__Stated goal__:
Every line below is to be quoted exactly, with nothing added or dropped.

__Data segment__:
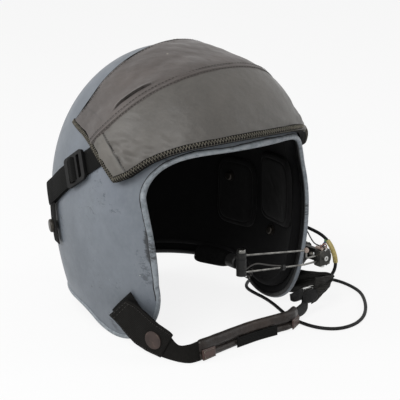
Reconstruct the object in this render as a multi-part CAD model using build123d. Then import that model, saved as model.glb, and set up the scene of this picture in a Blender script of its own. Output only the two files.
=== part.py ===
from build123d import *
import math
import os

# Frame: +Z up, the wearer faces -Y, the wearer's left is +X, z = 0 is the table. Millimetres.
# The sizes below are measured from the shell's widest place. The last lines move every piece by
# origin_shift along Y, which puts the origin under the middle of the helmet.

# Shell form: every height has a superelliptic outline that closes to a point at the crown
half_width = 118.0
front_reach = 137.3
rear_reach = 146.2
equator_height = 124.8
crown_rise = 156.4
side_drop = 225.5
front_squareness = 2.5
rear_squareness = 2.18
below_table = 6.0
origin_shift = 7.5
ring_points = 28
crown_angles = (18, 34, 49, 62, 73, 82)
side_level_shares = (0.27, 0.51, 0.75, 1.0)

# Shell wall, edge and lining
shell_wall = 3.0
brow_height = 196.0
corner_ahead = 81.9
edge_corner_radius = 38.6
edge_lean = 2.5
edge_bow = 4.9
lobe_radius = 65.1
lobe_ahead = 27.7
lobe_exit_angle = 47.4
nape_blend_radius = 26.0
trim_width = 9.0
trim_wall = 1.3
trim_tip = 1.5
seat_gap = 0.1
liner_wall = 9.0
liner_setback = 13.0
lining_gap = 0.3
cut_margin = 60.0

# Comfort pads inside
ear_ahead = -25.0
ear_height = 105.0
ear_pad_long = 58.0
ear_pad_tall = 76.0
ear_pad_thick = 5.0
phone_radius = 22.0
phone_thick = 5.0
phone_depth = 1.7
phone_edge = 1.2
temple_front = 74.0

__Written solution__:
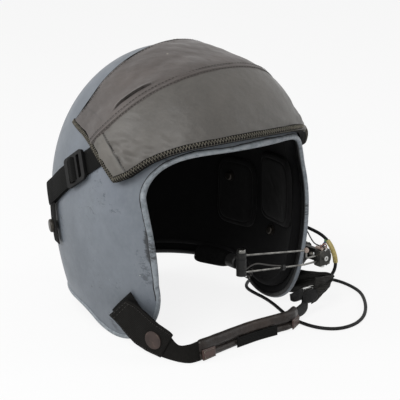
Reconstruct the object in this render as a multi-part CAD model using build123d. Then import that model, saved as model.glb, and set up the scene of this picture in a Blender script of its own. Output only the two files.
=== part.py ===
from build123d import *
import math
import os

# Frame: +Z up, the wearer faces -Y, the wearer's left is +X, z = 0 is the table. Millimetres.
# The sizes below are measured from the shell's widest place. The last lines move every piece by
# origin_shift along Y, which puts the origin under the middle of the helmet.

# Shell form: every height has a superelliptic outline that closes to a point at the crown
half_width = 118.0
front_reach = 137.3
rear_reach = 146.2
equator_height = 124.8
crown_rise = 156.4
side_drop = 225.5
front_squareness = 2.5
rear_squareness = 2.18
below_table = 6.0
origin_shift = 7.5
ring_points = 28
crown_angles = (18, 34, 49, 62, 73, 82)
side_level_shares = (0.27, 0.51, 0.75, 1.0)

# Shell wall, edge and lining
shell_wall = 3.0
brow_height = 196.0
corner_ahead = 81.9
edge_corner_radius = 38.6
edge_lean = 2.5
edge_bow = 4.9
lobe_radius = 65.1
lobe_ahead = 27.7
lobe_exit_angle = 47.4
nape_blend_radius = 26.0
trim_width = 9.0
trim_wall = 1.3
trim_tip = 1.5
seat_gap = 0.1
liner_wall = 9.0
liner_setback = 13.0
lining_gap = 0.3
cut_margin = 60.0

# Comfort pads inside
ear_ahead = -25.0
ear_height = 105.0
ear_pad_long = 58.0
ear_pad_tall = 76.0
ear_pad_thick = 5.0
phone_radius = 22.0
phone_thick = 5.0
phone_depth = 1.7
phone_edge = 1.2
temple_front = 74.0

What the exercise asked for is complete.